The pressure on United, American and other giants is only going to increase with the rise of so-called ultra-low-cost carriers like Spirit, Frontier and Allegiant. In fact, American and United are rolling out a stripped-down new class called Basic Economy.

Here, in exchange for the cheapest tickets, fliers can’t choose their seats before checking in and are more likely to be stuck in the middle of the row. They board last and are less likely to be able to sit with companions. No carry-on luggage is permitted, forcing anyone without elite frequent-flier status to check anything larger than a backpack — for a fee.

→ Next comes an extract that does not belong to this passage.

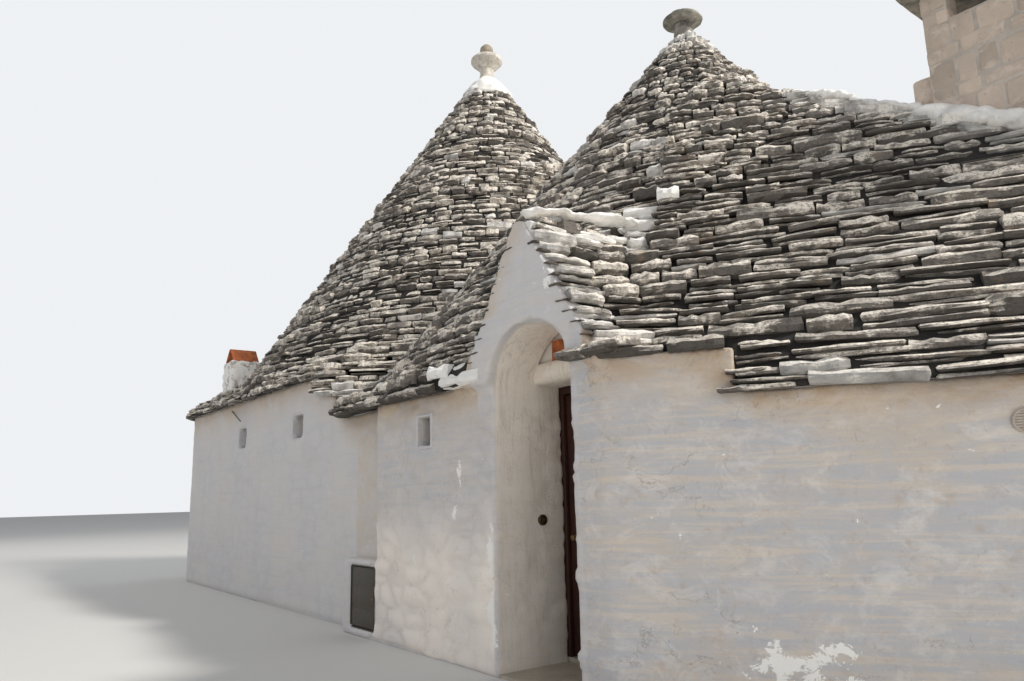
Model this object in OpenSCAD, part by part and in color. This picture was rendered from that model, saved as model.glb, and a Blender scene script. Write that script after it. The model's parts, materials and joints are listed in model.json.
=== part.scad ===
// A small trullo house: two dry-stone rooms under cones of stone slabs, joined side by side, with a
// gabled arched entrance in the middle of the front, and a low wing that turns away at an angle.
// X runs along the front to the right, Y goes into the house, Z is up. The origin is at ground level
// in the middle of the doorway, on the plane of the middle front wall.

/* [Domed rooms] */
// Side of the square left room
room_l = 4700; // [3600:50:5600]
// Thickness of the outer walls of the left room
wall_l = 1530; // [1250:10:1900]
// Side of the square entrance room
room_r = 4000; // [3200:50:4800]
// Thickness of the outer walls of the entrance room
wall_r = 1460; // [1250:10:1750]
// Thickness of the wall between the two domed rooms
cross_t = 520; // [400:10:800]
// From the middle of the doorway to the middle of the entrance room
door_off = 1270; // [1000:10:1500]
// How far the left wall stands behind the middle wall
set_back = 150; // [80:5:300]
// From the middle of the doorway to the step in the front wall
mid_left = 2260; // [2100:10:2600]
// Top of the left wall
left_h = 2560; // [2300:10:3000]
// Top of the middle wall
mid_h = 2050; // [1950:10:2250]
// Where the high left wall ends, to the left of the corner of the entrance room
high_end = 790; // [500:10:1000]
// Rounding of the outer corners
corner_r = 1200; // [600:50:1250]

/* [Cones] */
// Overhang of the slab roofs at the eaves
overhang = 120; // [60:5:200]
// Rise of the left cone above its eave, to its virtual tip
cone_h_l = 6090; // [4800:50:7300]
// Rise of the right cone above its eave, to its virtual tip
cone_h_r = 4570; // [3800:50:5500]
// Thickness of the corbelled inner domes
dome_t = 300; // [200:10:400]
// Rise of the low skirt of slabs for each metre inward
skirt_rise = 0.62; // [0.4:0.02:0.8]

/* [Wing] */
// From the middle of the doorway to the bend of the front
bend_x = 710; // [600:10:900]
// Angle by which the wing turns away
bend_a = 32.7; // [20:0.1:40]
// Length of the front of the wing
wing_len = 4200; // [3700:50:5200]
// Depth of the wing
wing_depth = 3300; // [2900:50:3800]
// Thickness of the walls of the wing
wing_t = 700; // [500:10:900]
// Top of the walls of the wing
wing_h = 1790; // [1600:10:1900]
// Rise of the roof of the wing for each metre inward
wing_rise = 1.13; // [0.9:0.01:1.3]
// Depth at which the ridge beside the cone runs
saddle_y = 2900; // [2600:10:3200]
// Thickness of the wall between the entrance room and the wing
side_t = 550; // [400:10:800]

/* [Entrance] */
// Width of the entrance niche
niche_w = 894; // [800:2:1000]
// Depth of the niche in front of the door
niche_d = 626; // [450:2:800]
// Rise of the arch above the top of the middle wall
arch_rise = 370; // [300:5:430]
// Depth of the arch in front of the lintel
arch_d = 400; // [250:10:440]
// Half the width of the gable
gable_w = 700; // [640:10:800]
// Rise of the gable above the top of the middle wall
gable_h = 1040; // [900:10:1200]
// Depth of the lintel and the wall above it
lintel_d = 580; // [400:10:600]
// Height of the lintel
lintel_h = 140; // [120:5:200]
// How far the passage behind the door is wider than the niche on each side
passage_more = 53; // [40:1:90]

/* [Door] */
// Thickness of the door leaf
leaf_t = 45; // [35:1:60]
// Depth of the door frame
frame_d = 74; // [60:1:100]
// Width of the posts of the door frame
post_w = 95; // [70:1:120]
// Gap round the door leaf
leaf_gap = 8; // [6:0.5:12]
// Height of the threshold
sill_h = 50; // [30:5:80]

/* [Windows and fittings] */
// Width and height of the left windows
win_l = [310, 270]; // [200:5:400]
// Middles of the left windows, from the middle of the left room
win_l_x = [-445, 1540]; // [-1500:5:1700]
// Height of the middles of the left windows
win_l_z = 2055; // [1700:5:2200]
// Width and height of the middle window
win_m = [205, 235]; // [150:5:300]
// Middle of the middle window, from the middle of the doorway
win_m_x = -1410; // [-1700:10:-1100]
// Height of the middle of the middle window
win_m_z = 1750; // [1500:5:1850]
// Depth of the outer part of a window opening
reveal = 420; // [250:10:600]
// Width and height of the meter cabinet
meter = [500, 560]; // [300:10:580]
// Diameter of the ventilation grille
vent_d = 110; // [80:5:160]

/* [Chimneys] */
// Width, depth and top of the large chimney
stack = [1200, 800, 4900]; // [700:10:5300]
// Left front corner of the large chimney
stack_at = [1610, 2950]; // [1500:10:3100]
// Width of the four piers on the large chimney
pier_w = 190; // [140:10:260]
// Height of the four piers on the large chimney
pier_h = 290; // [150:10:400]
// Width, depth and top of the small chimney
small_stack = [500, 500, 3560]; // [400:10:4000]
// Middle of the small chimney, from the left front corner of the house
small_at = [720, 800]; // [400:10:1200]

/* [Hidden] */
$fn = 96;
// Facets of the cones and domes
cone_fn = 240;
// Larger than the house, for cutting
BIG = 30000;
// Cuts run past a face by this much
over = 10;
// Gap between pieces of the wing that meet on its slanted faces
wing_gap = 0.3;

// Middles of the two domed rooms
cx_r = -door_off;
cy_r = wall_r + room_r / 2;
cx_l = cx_r - room_r / 2 - cross_t - room_l / 2;
cy_l = set_back + wall_l + room_l / 2;
// Inner faces of the entrance room and the left room
xr0 = cx_r - room_r / 2;
xr1 = cx_r + room_r / 2;
yr0 = wall_r;
yr1 = cy_r + room_r / 2;
xl0 = cx_l - room_l / 2;
xl1 = xr0 - cross_t;
yl0 = set_back + wall_l;
yl1 = cy_l + room_l / 2;
// Outer faces
x_left = xl0 - wall_l;
y_back_l = yl1 + wall_l;
y_back_r = yr1 + wall_r;
x_right = xr1 + wall_r;
x_high = xr0 - high_end;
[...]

“That’s the experience on a ultra-low-cost carrier,” said Rajeev Lalwani, an airline industry analyst with Morgan Stanley. As the legacy airlines introduce similar no-frills offerings to hold off upstarts like Spirit, he said, “part of the idea is to get folks to upgrade to premium economy and collect fees.”

It’s also the wave of the future, at least for budget-conscious travelers.

“For the lowest price comes the most basic product,” said Alan Wise, a senior partner with the Boston Consulting Group, who leads the firm’s travel and tourism practice for North America. “Spirit has been a growth story in the space, and it’s forced the legacy carriers to adapt and innovate.”

To be sure, some industry veterans insist it is a mistake to simply blame investors or hedge-fund managers for fostering a race to the bottom in customer service.

“The response isn’t to Wall Street. It’s to customer behavior,” said Alex Dichter, a senior partner at McKinsey who works with major airlines. “About 35 percent of customers are choosing on price, and price alone, and another 35 percent choose mostly on price.”

Mr. Dichter noted that when American added two to four inches of legroom in coach in the early 2000s, “as far as I know, the airline didn’t see one bit of improvement in market share or pricing.”

“The great irony is that most C.E.O.s would love to compete on product and experience,” he added. “It’s much more fun. The problem is that customers aren’t paying attention to that.”